A Bacia do Tapajós é considerada fundamental, por especialistas,
para garantir o crescimento do parque gerador brasileiro. A maior parte dos
projetos, porém, está em áreas virgens, ainda sem presença do homem. Para
vencer resistências, a Eletrobras chegou a desenvolver um projeto de
usina-plataforma, sem ligação rodoviária com cidades para evitar o desmatamento
das margens das estradas. Segundo a proposta, os trabalhadores seguiriam o
esquema de rodízio utilizado nas plataformas de petróleo em alto mar, com
turnos de duas semanas contínuas de trabalho. Mesmo assim, organizações
ambientais se preocupam com o potencial impacto durante as obras.
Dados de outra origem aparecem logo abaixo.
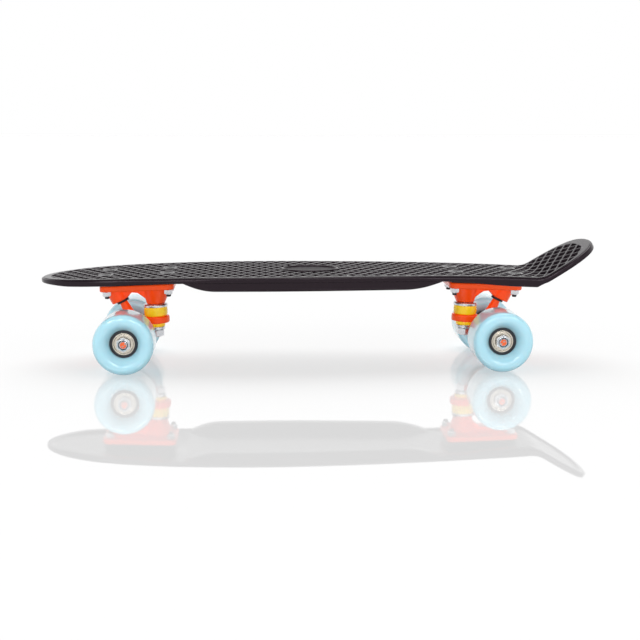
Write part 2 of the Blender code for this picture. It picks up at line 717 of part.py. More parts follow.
def truck_matrix(axle_x, outward):
    """Place of a truck's own frame: on its axle, turned to face its end and leaned with the deck."""
    turn = Matrix.Rotation(math.pi, 4, "Z") if outward < 0 else Matrix.Identity(4)
    lean = Matrix.Rotation(TILT, 4, "Y")
    return Matrix.Translation((axle_x, 0, WHEEL_RADIUS)) @ turn @ lean


def build_deck(finish):
    blank = place_tool("deck_blank", flat_deck_mesh())
    combine(blank, pits_tool(), "DIFFERENCE")
    combine(blank, badge_tool(), "DIFFERENCE")
    mesh = evaluated(blank, "deck")
    bend_deck(mesh)
    deck = place("deck", mesh, finish)
    for side, label in ((-1, "left"), (1, "right")):
        rail = place_tool("rail_" + label, rail_mesh(side))
        combine(deck, rail, "UNION")
    for end, axle_x, outward in TRUCKS:
        frame = truck_matrix(axle_x, outward)
        pad = rounded_block_mesh(
            "truck_pad", PLATE_LENGTH - 2 * PAD_INSET, PLATE_WIDTH - 2 * PAD_INSET,
            TRUCK_HEIGHT, TRUCK_HEIGHT + DECK_AT_TRUCK - PANEL_THICKNESS + JOIN, PAD_CORNER,
            centre=(PLATE_MIDDLE_X, 0))
        combine(deck, place_tool("truck_pad_" + end, pad, matrix=frame), "UNION")
        for i, x in enumerate(BOLT_XS):
            for j, y in enumerate(BOLT_YS):
                top = TRUCK_HEIGHT + DECK_AT_TRUCK - BOLT_HEAD_SINK
                head = BOLT_HEAD_DIAMETER / 2 + FIT
                radius = BOLT_DIAMETER / 2 + FIT
                profile = ((0, top + OVERRUN), (head, top + OVERRUN), (head, top - FIT),
                           (radius, top - BOLT_HEAD_HEIGHT - FIT), (radius, TRUCK_HEIGHT - OVERRUN),
                           (0, TRUCK_HEIGHT - OVERRUN))
                hole = turned_mesh("deck_hole", profile, ROUND_SMALL, closed=False)
                tool = place_tool("deck_hole_%s_%d%d" % (end, i, j), hole,
                                  matrix=frame @ Matrix.Translation((x, y, 0)))
                combine(deck, tool, "DIFFERENCE")
    return deck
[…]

“O setor elétrico vive um dilema: ou aproveitamos o potencial da
Amazônia ou geramos termelétricas mais poluentes”, afirma Castro, reforçando
avaliação repetida pela área energética do governo. “Vemos com bastante preocupação
as ações de grupos contrários a hidrelétricas, que têm levado o Brasil a bater
recordes de emissões para gerar energia”, conclui. A última fronteira já
licitada foi a Bacia do Teles Pires, entre o Mato Grosso e o Pará, que é um dos
afluentes do Tapajós.
A nova fronteira da Bacia do Tapajós inclui outro afluente, o Rio
Jamanxim, e tem impactos mais presentes nos municípios de Itaituba, Trairão e
Jacareacanga, segundo a Avaliação Ambiental Integrada. Na região, há sete
terras indígenas delimitadas e quatro em estudo, além de 24 unidades de
conservação. O estudo identificou ainda uma série de questões fundiárias,
relativas a atividades econômicas em terras não regularizadas, e extração
mineral. Apenas para as duas primeiras usinas, está prevista uma área alagada
de 552 quilômetros quadrados, o equivalente à área alagada de Belo Monte.